Prosecutors in that case introduced lyrics from his 2016 song “Flex Freestyle” in their failed attempt to convince jurors that Drakeo led armed associates to an adult pajama party to target someone. The lyrics were about someone who wasn’t even at the venue when someone else shot and killed yet another third party.

“I didn’t even think they could do that,” Caldwell told Rolling Stone in Nov. 2021, just weeks before his shocking murder at a Los Angeles music festival. “I heard about them doing it before, but it was just the way they were doing it. How they were using it against me. It didn’t make no sense. It was just crazy.”

As Rolling Stone first reported, New York lawmakers introduced the “Rap Music on Trial” bill in 2021, seeking to tightly restrict how prosecutors use rap lyrics in court. The bill gained the support of a number of hip-hop heavyweights, including Jay-Z,  Meek Mill, Big Sean, Fat Joe, and Killer Mike and passed in the state senate last year.

Killer Mike, Tyga, Meek Mill and Too Short also backed a similar bill in California that was signed into law. The Decriminalizing Artistic Expression Act also seeks to restrict the use of rap lyrics at trial by subjecting them to stringent judicial review.

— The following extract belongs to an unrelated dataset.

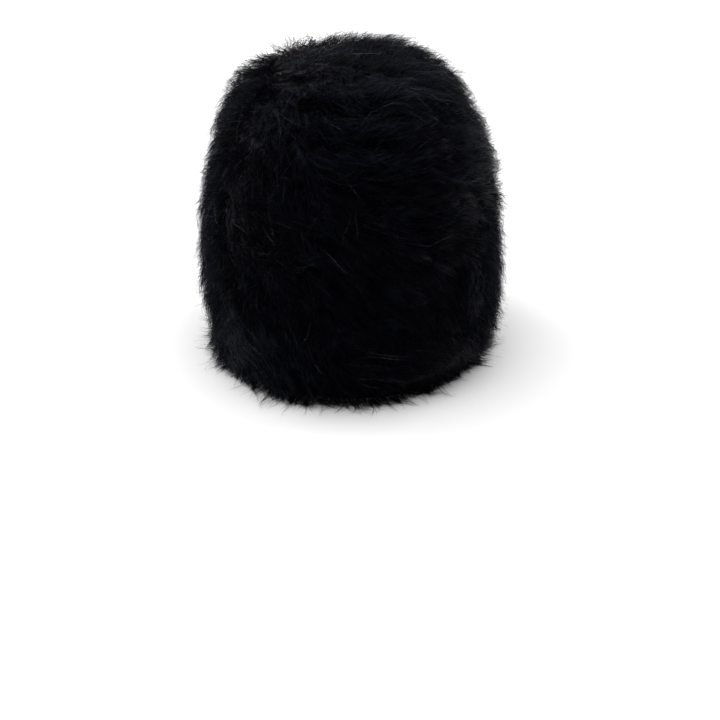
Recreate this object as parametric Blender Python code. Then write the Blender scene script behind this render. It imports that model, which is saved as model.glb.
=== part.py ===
"""Knit hat with a deep fur pile: a knitted cap, seven rounds of fur locks and a crown whorl.

Metres, +Z up. The hat rests on its level rim: the origin is the middle of the rim's flat
face, +Y is the front of the hat and -Y the back.
"""
import bisect
import math
import random
from typing import NamedTuple

import bmesh
import bpy
from mathutils import Vector

# Outer size, measured over the tips of the fur
HAT_WIDTH = 0.200
HAT_LENGTH = 0.232
HAT_HEIGHT = 0.204

# A cross-section is a slightly squared oval: 2 is an ellipse, more is squarer
OVAL_SQUARENESS = 2.25

# Depth of the fur, from the knit to the tips, and thickness of the knitted wall
PILE = 0.0155
KNIT_WALL = 0.003

# Clearances: between the knit and the fur's backing, between two rounds of fur along the
# surface, and between the lowest tips and the surface that the rim rests on
BACKING_GAP = 0.0009
ROUND_GAP = 0.0010
FLOOR_GAP = 0.0010

# Locks around the hat, and the sides that each one has in the mesh
LOCKS = 24
LOCK_SIDES = 3
FUR_SIDES = LOCKS * LOCK_SIDES
KNIT_SIDES = 36

# How far a lock's tip hangs below the valley beside it, and how far a round's foot on the
# backing is above its tips, both along the surface
TIP_REACH = 0.0075
ROUND_SLANT = 0.010
# How far the crest of the tips overhangs the round below
TIP_OVERHANG = 0.0030
# Turn of the locks about the hat's axis, from the crown to the rim, in radians
LOCK_SWEEP = 0.30

# Depth at which a round goes in under the tips above it, and how much the tips are rounded
# off, as shares of the pile
TUCK_DEPTH = 0.60
TIP_ROUNDING = 0.02
# A round keeps its full depth for this share of its height, then curves in under the next
FULL_DEPTH_WAY = 0.15
TUCK_CURVE = 1.5

# Over this share of the way up from the rim the pile turns from level to its full slope,
# so that the knit ends level with the fur
RIM_EASE = 0.16
# Step along and around the form for its slopes, as a share of the side and in radians
SLOPE_STEP = 0.004

# Least and most of a lock's own reach, as a factor, and of its extra depth, in piles
REACH_RANGE = (0.55, 1.25)
DEPTH_RANGE = (-0.05, 0.03)
SEED = 7

# Edges sharper than this stay sharp in the shading
SMOOTH_ANGLE = math.radians(50)


class FormRow(NamedTuple):
    """One level of the outer form, in shares of the hat's height, width, length and pile."""

    height: float
    width: float
    length: float
    lean: float
    pile: float


FORM = (
    FormRow(height=0.000, width=0.880, length=0.890, lean=-0.004, pile=0.66),
    FormRow(height=0.040, width=0.935, length=0.938, lean=0.000, pile=0.72),
    FormRow(height=0.120, width=0.976, length=0.972, lean=0.006, pile=0.85),
    FormRow(height=0.220, width=0.998, length=0.996, lean=0.004, pile=0.96),
    FormRow(height=0.360, width=1.000, length=1.000, lean=0.000, pile=1.00),
    FormRow(height=0.500, width=0.992, length=0.992, lean=0.000, pile=1.00),
    FormRow(height=0.600, width=0.956, length=0.960, lean=0.004, pile=1.00),
    FormRow(height=0.700, width=0.888, length=0.897, lean=0.004, pile=1.00),
    FormRow(height=0.800, width=0.806, length=0.814, lean=-0.002, pile=1.00),
    FormRow(height=0.880, width=0.712, length=0.716, lean=-0.008, pile=1.00),
    FormRow(height=0.940, width=0.570, length=0.572, lean=-0.004, pile=1.00),
    FormRow(height=0.982, width=0.345, length=0.355, lean=0.000, pile=1.00),
    FormRow(height=1.000, width=0.000, length=0.000, lean=0.000, pile=1.00),
)

# Lower edge of each round of fur, from the fringe at the rim to the crown, as a share of
# the way to the top
FUR_EDGES = (0.026, 0.135, 0.255, 0.370, 0.480, 0.585, 0.685, 0.785)


class LockSide(NamedTuple):
    """One line down a lock: how far it reaches down, and how deep the fur is on it."""

    reach: float
    depth: float


# A lock's valley, its crest and its shoulder, which lies over towards the next lock
LOCK_PROFILE = (
    LockSide(reach=-1.0, depth=0.83),
    LockSide(reach=1.0, depth=1.00),
    LockSide(reach=0.1, depth=0.95),
)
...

A federal judge in Los Angeles excluded rap lyrics from NBA Youngboy’s gun possession trial in July 2022 after defense lawyers argued they did not describe his arrest and would be “highly prejudicial.” The rapper was acquitted.

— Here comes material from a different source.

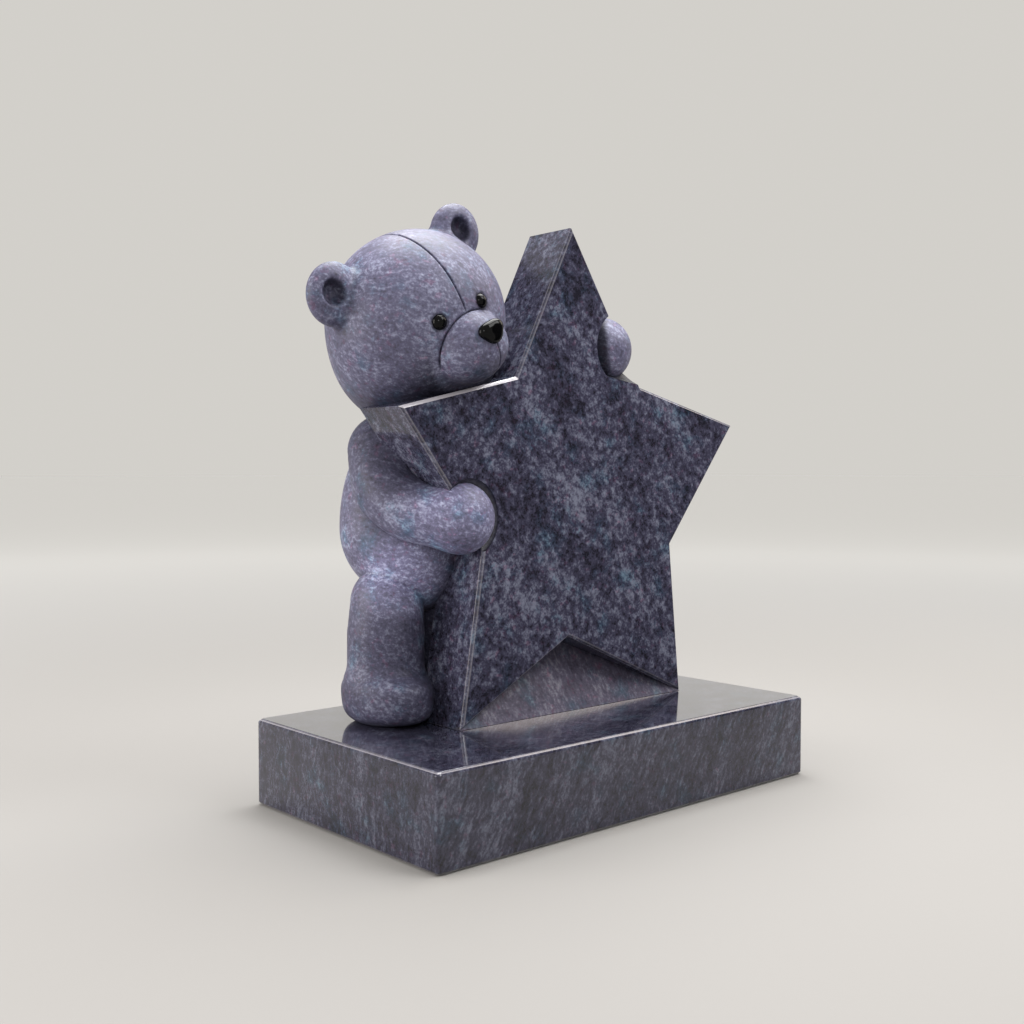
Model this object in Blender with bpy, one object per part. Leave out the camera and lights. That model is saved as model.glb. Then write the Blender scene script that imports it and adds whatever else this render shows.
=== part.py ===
"""Headstone: a teddy bear hugging a five-pointed star, carved from one granite block on a granite plinth.

The frame is in metres, +Z up. The origin is the middle of the plinth's underside, +X runs along the
plinth to the viewer's right, and the front of the stone faces -Y. Places on the star are measured in its
own plane, from the tip of its left foot: across to the right, and up from the plinth.
"""
import math

import bmesh
import bpy
import numpy as np
from mathutils import Matrix, Vector

# plinth slab
PLINTH_LENGTH = 0.610
PLINTH_DEPTH = 0.350
PLINTH_HEIGHT = 0.104
PLINTH_ARRIS = 0.004
BED_JOINT = 0.0003

# star slab
STAR_THICKNESS = 0.080
STAR_ARRIS = 0.0022
STAR_FRONT_SETBACK = 0.131
STAR_LEFT_SETBACK = 0.1375
STAR_HEIGHT = 0.592
STAR_TOP_ACROSS = 0.1755
FOOT_SPREAD = 0.380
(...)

A state judge similarly excluded content from a Tory Lanez rap song and video at his December 2022 trial over the shooting of Megan Thee Stallion, but the same Los Angeles County judge allowed jurors to see lyrics from a so-called diss track from Megan’s former best friend after defense lawyers opened the door by mentioning one line out of context. Lanez, whose legal name is Daystar Peterson, was convicted.